You know what’s equally amazing? This January saw the Board of Visitors vote in Teresa A. Sullivan—who, not to press the point, is A Woman—as UVA’s next president. President! Head honcho! The buck stops with her!
Hailing from the University of Michigan, Sullivan started her new job August 1. Faculty Senate Chairwoman Ann Hamric commented simply that Sullivan’s selection showed the university wanted the “very best person to lead UVA.” We say it shows heartwarming progress where attitudes were once embarrassingly behind the curve.

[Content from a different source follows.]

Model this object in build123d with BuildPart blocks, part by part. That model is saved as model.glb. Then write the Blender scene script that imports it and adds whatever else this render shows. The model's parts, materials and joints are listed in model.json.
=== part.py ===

Still, the times aren’t done a-changin’. Sullivan takes the reins at a school where only 12 percent of tenured engineering faculty are women, and in an age when only 23 percent of American colleges have women presidents. But those female Hoos now outnumber their male counterparts, 56 to 44 percent. And this fall, for the first time, they’ll study under someone they can address as “Madame President.”
The photo festival retracts and spells some new, unexpected magic
The seasoned illusionist reveals not his methods. So naturally, it was tough to tell whether there was rhyme or reason to the LOOK3 Festival of the Photograph’s schedule. For three years the fest giveth, and on the fourth it taketh away? Huh?
The fest didn’t take our Benjamin and turn it into a one-spot. The trick was called LOOKbetween, and like a good disappearing act, it rendered the festival’s fourth year almost invisible to most denizens of the Downtown Mall. But those who were paying attention were greeted with a voila, a half hour outside of town; and anyone who made it to the farm in White Hall that June weekend can tell you that magic was falling around dozens of up-and-coming photographers like so much confetti.
First, an inflatable screen was illuminated with incredible images; later, bullfrogs from the nearby lake began to croak and a massive bonfire overtook the festivities. The young photographers founded a tent city on a Sugar Hollow Farm where they ate, swam and photographed. With a mere flick of the wrist, the fest had gone from a behemoth presence to a quaint celebration that was as magnificent and successful on its scale as its parent had been for three years beforehand.